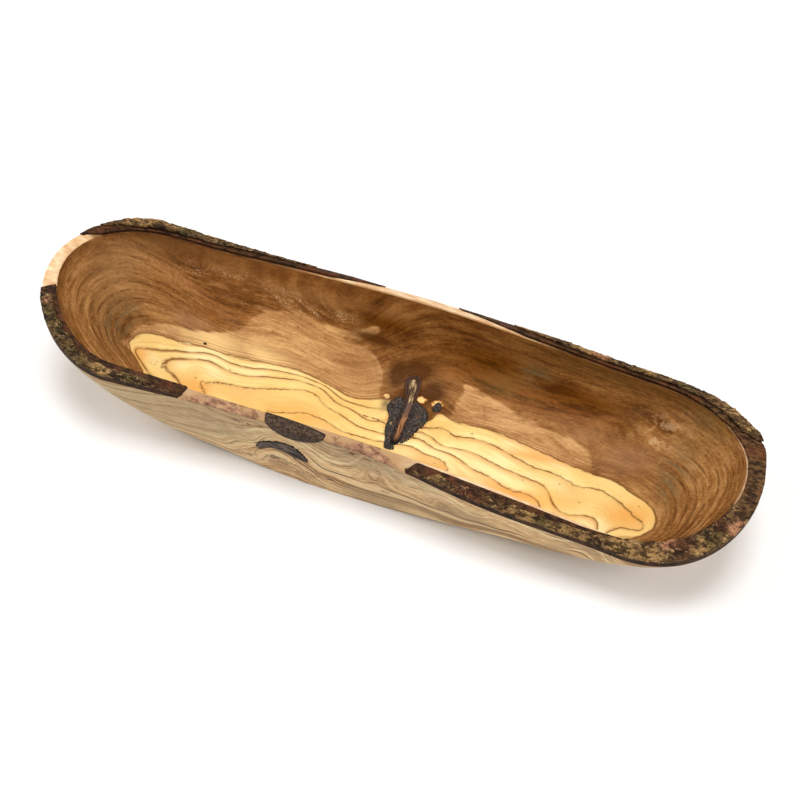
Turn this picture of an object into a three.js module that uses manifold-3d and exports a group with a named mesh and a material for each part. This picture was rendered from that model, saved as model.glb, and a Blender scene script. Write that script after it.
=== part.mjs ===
// Natural-edge bread bowl carved lengthwise from half an olive log, bark left on the rim.
// Millimetres. +X runs along the bowl, +Y is the far side, +Z is up, and the base stands on z = 0.
// The rim follows the skin of the log, so it is high at the two tips and dips along both sides.
import * as THREE from "three";
import { mergeVertices } from "three/addons/utils/BufferGeometryUtils.js";
import Module from "manifold-3d";

// The log the bowl is cut from.
const LOG_RADIUS = 116.8; // to the cambium, under the bark
const LOG_TOP = 60.8; // cambium height over the middle of the bowl
const LOG_TAPER = 8; // how much lower the right tip is than the middle, and the left one higher
const HALF_LENGTH = 200;
const HALF_WIDTH = 60;
const COLLAR = { x: 5, y: 60, spreadX: 75, spreadY: 45, rise: 4 }; // swelling beside the knot
const SAG = { x: -5, y: -55, spreadX: 60, spreadY: 30, rise: -2.5 }; // worn front middle

// Plan of the rim: reach from a straight centre line, then from its two end points.
// Sixteen stations anticlockwise: 0 front right shoulder, 2 right tip, 4 to 8 far side,
// 10 left tip, 12 to 16 near side.
const FOCUS_X = 138;
const INNER_REACH = [
  53, 54.5, 53, 47.5, 47, 52.6, 54.8, 53.3, 47.5, 53, 54.5, 51, 50, 48.5, 46.5, 49,
];
const OUTER_REACH = [
  61.4, 66, 62.2, 57.8, 54, 58.8, 61.5, 58.6, 57, 61, 61.5, 60.5, 57.8, 53.5, 52, 59.2,
];
const STATIONS = 16;

// Outside: a flat oval foot, off centre as carved, and walls that flare like a boat's.
const FOOT = { x: -7, y: -6, halfLength: 122, halfWidth: 45, power: 2.4 };
const WALL_CURVE = { side: 1.35, end: 1.3 };

// Inside: a trough with steep sides and long sloping ends.
const FLOOR = 9;
const PAN = { x: -10, y: -2, halfLength: 60, halfWidth: 10, power: 2 }; // the level part of the floor
const TROUGH_CURVE = { side: 2.2, end: 1.5 };

const ARRIS = 0.8; // soft edge on the rim
const WALL_HEIGHT = 50; // of the near side
const GAP = 0.3; // clearance between pieces that touch
const BAST = 1.3; // smooth inner bark
const CORK = 2.2; // rough outer bark
const FILM = 0.8; // scraps of inner bark
const RUN_STEP = 0.17; // stations from one cross-section of a run to the next
const RIPPLES = [41, 23.7]; // how fast the two waves of the rough bark run, in radians a station
const LENS_ROWS = 20;
const LENS_STOPS = 9;
const LENS_TIP = 0.12; // share of the lens's width that its tips keep
const LENS_DROP = 0.4; // share of the rim that its upper edge has come down by at its right tip
const POINT_TAPER = 0.7; // share of a run's width that is gone at its thin end
const POINT_HEIGHT = 0.35; // share of its thickness that is left there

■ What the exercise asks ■
Find the lines holding "from" and list every one.

■ Response to the exercise ■
Turn this picture of an object into a three.js module that uses manifold-3d and exports a group with a named mesh and a material for each part. This picture was rendered from that model, saved as model.glb, and a Blender scene script. Write that script after it.
// Natural-edge bread bowl carved lengthwise from half an olive log, bark left on the rim.
import * as THREE from "three";
import { mergeVertices } from "three/addons/utils/BufferGeometryUtils.js";
import Module from "manifold-3d";
// The log the bowl is cut from.
// Plan of the rim: reach from a straight centre line, then from its two end points.
const RUN_STEP = 0.17; // stations from one cross-section of a run to the next